** start DATA SEGMENT **

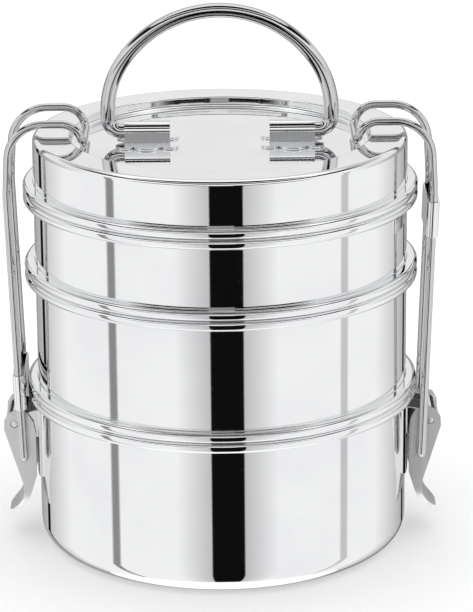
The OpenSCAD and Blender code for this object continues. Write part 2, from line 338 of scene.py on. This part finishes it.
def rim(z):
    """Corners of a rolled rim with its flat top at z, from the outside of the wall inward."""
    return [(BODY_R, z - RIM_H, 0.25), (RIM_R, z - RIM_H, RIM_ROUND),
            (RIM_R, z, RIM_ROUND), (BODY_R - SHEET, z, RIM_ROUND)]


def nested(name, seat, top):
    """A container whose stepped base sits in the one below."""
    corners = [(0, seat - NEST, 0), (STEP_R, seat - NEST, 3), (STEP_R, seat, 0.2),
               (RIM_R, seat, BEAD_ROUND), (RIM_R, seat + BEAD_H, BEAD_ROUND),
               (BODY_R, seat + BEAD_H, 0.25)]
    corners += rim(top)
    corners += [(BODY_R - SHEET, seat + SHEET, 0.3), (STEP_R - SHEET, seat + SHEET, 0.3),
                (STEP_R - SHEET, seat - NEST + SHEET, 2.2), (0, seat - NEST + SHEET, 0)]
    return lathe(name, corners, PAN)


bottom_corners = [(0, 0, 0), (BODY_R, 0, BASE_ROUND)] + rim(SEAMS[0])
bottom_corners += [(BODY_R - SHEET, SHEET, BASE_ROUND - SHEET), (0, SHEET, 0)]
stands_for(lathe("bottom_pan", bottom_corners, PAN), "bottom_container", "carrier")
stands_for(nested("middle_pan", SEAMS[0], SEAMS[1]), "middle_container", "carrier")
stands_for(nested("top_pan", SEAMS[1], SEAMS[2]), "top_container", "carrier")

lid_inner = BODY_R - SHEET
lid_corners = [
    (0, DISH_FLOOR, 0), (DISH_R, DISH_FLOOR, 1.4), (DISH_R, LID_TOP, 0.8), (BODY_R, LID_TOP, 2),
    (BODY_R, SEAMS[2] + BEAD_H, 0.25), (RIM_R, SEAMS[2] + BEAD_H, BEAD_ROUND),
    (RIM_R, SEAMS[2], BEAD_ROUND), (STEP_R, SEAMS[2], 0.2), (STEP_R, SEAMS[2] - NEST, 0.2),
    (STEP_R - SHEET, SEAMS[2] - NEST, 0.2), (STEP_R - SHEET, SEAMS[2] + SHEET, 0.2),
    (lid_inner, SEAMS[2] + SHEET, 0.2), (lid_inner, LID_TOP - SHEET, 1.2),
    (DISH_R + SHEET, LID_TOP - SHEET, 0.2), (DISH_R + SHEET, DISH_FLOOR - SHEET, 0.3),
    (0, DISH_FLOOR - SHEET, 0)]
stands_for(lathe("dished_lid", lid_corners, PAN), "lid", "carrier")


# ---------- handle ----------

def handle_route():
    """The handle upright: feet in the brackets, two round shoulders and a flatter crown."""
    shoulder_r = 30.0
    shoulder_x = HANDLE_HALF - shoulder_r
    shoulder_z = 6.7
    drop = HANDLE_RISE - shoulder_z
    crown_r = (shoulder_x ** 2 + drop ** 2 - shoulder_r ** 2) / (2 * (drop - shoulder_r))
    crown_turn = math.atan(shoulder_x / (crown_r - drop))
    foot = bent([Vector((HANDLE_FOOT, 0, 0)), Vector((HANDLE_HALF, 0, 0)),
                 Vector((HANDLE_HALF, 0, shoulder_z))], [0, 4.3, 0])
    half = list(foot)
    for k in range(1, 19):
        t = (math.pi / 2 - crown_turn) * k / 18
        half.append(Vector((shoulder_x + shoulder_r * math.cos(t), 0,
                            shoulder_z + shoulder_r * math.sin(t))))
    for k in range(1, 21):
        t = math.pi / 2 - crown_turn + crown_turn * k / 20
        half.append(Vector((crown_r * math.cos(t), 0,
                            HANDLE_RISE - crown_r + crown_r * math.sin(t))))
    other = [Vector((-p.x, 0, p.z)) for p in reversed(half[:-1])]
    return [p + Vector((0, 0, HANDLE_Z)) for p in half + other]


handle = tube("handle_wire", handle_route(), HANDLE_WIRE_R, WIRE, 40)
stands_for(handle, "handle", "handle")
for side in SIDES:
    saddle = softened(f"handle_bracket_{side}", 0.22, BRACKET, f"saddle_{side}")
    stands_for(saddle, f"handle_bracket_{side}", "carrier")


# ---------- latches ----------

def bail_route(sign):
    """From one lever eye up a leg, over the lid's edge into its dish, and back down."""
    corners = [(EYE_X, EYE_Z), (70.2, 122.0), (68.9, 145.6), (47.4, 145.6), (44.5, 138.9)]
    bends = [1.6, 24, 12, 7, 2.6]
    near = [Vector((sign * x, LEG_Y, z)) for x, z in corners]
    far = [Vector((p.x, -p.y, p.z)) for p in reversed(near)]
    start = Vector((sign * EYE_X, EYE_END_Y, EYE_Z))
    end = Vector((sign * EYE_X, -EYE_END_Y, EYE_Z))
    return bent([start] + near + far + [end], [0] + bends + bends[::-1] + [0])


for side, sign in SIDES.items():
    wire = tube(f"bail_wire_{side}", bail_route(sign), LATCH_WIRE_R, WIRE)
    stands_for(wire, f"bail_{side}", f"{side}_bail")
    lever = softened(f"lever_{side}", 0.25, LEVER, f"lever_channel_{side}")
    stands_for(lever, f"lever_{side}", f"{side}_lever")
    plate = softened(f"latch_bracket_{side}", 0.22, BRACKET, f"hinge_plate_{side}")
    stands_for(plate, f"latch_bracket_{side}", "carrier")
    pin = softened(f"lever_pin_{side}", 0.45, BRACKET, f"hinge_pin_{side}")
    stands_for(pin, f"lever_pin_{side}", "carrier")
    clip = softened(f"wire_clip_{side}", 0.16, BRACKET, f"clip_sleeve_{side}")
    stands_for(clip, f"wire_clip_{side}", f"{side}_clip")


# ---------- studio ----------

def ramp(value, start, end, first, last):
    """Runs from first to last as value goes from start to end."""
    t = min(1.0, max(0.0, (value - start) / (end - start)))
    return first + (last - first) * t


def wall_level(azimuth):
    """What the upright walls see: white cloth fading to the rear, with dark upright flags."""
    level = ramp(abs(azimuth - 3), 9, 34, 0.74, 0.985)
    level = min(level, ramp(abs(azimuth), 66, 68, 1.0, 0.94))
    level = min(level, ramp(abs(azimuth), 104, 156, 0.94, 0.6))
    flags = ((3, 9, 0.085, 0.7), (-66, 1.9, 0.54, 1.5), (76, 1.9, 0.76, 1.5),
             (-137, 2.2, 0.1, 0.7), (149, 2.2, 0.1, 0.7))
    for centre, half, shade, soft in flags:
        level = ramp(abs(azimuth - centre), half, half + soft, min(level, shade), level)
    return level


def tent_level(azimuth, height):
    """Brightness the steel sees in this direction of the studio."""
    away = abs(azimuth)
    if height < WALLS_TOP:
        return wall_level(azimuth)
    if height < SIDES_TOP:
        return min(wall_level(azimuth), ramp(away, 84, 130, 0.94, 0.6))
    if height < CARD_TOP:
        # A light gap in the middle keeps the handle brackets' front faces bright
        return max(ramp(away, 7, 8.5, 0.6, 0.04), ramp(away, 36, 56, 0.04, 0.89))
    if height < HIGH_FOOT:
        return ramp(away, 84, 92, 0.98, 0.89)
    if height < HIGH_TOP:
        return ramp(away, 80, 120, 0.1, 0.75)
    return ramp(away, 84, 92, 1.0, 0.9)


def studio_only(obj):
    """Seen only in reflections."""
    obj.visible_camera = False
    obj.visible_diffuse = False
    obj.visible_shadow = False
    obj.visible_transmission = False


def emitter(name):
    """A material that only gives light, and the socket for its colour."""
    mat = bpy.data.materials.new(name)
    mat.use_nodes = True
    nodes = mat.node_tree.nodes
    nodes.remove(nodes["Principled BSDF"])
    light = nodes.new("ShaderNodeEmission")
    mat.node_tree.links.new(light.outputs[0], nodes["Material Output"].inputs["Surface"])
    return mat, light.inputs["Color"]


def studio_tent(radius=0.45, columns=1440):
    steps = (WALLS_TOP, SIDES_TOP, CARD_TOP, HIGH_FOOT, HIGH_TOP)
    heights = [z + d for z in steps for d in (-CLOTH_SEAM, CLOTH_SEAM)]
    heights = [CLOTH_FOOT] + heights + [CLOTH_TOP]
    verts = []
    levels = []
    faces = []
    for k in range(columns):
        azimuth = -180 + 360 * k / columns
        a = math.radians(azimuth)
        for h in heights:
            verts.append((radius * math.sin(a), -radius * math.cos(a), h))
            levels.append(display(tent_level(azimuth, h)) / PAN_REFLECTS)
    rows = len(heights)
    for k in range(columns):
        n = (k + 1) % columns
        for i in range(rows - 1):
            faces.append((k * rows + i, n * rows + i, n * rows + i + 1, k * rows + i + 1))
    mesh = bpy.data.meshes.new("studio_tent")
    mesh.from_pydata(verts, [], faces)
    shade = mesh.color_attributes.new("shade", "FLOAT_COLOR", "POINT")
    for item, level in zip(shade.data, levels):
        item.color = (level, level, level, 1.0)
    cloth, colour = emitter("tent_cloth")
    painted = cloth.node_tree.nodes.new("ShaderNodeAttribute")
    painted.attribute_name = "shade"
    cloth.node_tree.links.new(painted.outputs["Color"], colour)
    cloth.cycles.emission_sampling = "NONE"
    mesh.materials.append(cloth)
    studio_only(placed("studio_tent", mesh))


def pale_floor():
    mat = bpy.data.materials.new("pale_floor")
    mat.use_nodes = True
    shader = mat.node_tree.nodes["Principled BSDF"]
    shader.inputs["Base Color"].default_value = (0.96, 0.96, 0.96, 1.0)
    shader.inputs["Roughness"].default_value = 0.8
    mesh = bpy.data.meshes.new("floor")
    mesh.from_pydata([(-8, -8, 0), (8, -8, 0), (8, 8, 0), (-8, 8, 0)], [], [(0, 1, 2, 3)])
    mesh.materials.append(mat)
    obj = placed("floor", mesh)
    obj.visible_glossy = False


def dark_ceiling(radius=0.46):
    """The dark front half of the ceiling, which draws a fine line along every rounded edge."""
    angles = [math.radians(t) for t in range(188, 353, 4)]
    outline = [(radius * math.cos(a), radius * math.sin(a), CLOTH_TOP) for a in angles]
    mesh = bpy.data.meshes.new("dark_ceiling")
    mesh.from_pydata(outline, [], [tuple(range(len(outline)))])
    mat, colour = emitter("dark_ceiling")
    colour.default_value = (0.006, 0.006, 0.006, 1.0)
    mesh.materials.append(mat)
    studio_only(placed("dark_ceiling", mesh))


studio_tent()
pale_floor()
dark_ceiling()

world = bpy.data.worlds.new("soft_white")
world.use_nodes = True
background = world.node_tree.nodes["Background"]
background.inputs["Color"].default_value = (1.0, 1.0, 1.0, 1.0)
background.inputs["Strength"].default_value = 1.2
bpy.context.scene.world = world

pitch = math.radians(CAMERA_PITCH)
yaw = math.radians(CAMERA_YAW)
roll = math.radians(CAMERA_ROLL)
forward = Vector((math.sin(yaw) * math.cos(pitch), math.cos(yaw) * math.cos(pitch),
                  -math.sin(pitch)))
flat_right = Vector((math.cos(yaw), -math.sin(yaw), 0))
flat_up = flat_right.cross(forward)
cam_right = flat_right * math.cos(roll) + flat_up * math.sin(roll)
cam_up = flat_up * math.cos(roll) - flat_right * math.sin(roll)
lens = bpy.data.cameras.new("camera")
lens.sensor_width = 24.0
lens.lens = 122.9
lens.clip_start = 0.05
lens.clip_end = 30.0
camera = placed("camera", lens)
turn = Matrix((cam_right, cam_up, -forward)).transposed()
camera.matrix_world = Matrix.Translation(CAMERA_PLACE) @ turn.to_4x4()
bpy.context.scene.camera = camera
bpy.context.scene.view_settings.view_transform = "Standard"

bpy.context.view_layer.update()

** end DATA SEGMENT **

GIVEN PROBLEM.
Using the data above, restate word for word the lines from its opening line through the line that contains "return lathe(name, corners, PAN)", and no more.

WRITTEN REPLY.
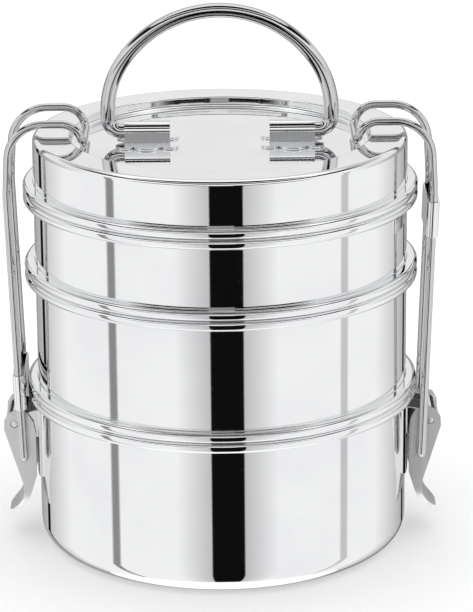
The OpenSCAD and Blender code for this object continues. Write part 2, from line 338 of scene.py on. This part finishes it.
def rim(z):
    """Corners of a rolled rim with its flat top at z, from the outside of the wall inward."""
    return [(BODY_R, z - RIM_H, 0.25), (RIM_R, z - RIM_H, RIM_ROUND),
            (RIM_R, z, RIM_ROUND), (BODY_R - SHEET, z, RIM_ROUND)]


def nested(name, seat, top):
    """A container whose stepped base sits in the one below."""
    corners = [(0, seat - NEST, 0), (STEP_R, seat - NEST, 3), (STEP_R, seat, 0.2),
               (RIM_R, seat, BEAD_ROUND), (RIM_R, seat + BEAD_H, BEAD_ROUND),
               (BODY_R, seat + BEAD_H, 0.25)]
    corners += rim(top)
    corners += [(BODY_R - SHEET, seat + SHEET, 0.3), (STEP_R - SHEET, seat + SHEET, 0.3),
                (STEP_R - SHEET, seat - NEST + SHEET, 2.2), (0, seat - NEST + SHEET, 0)]
    return lathe(name, corners, PAN)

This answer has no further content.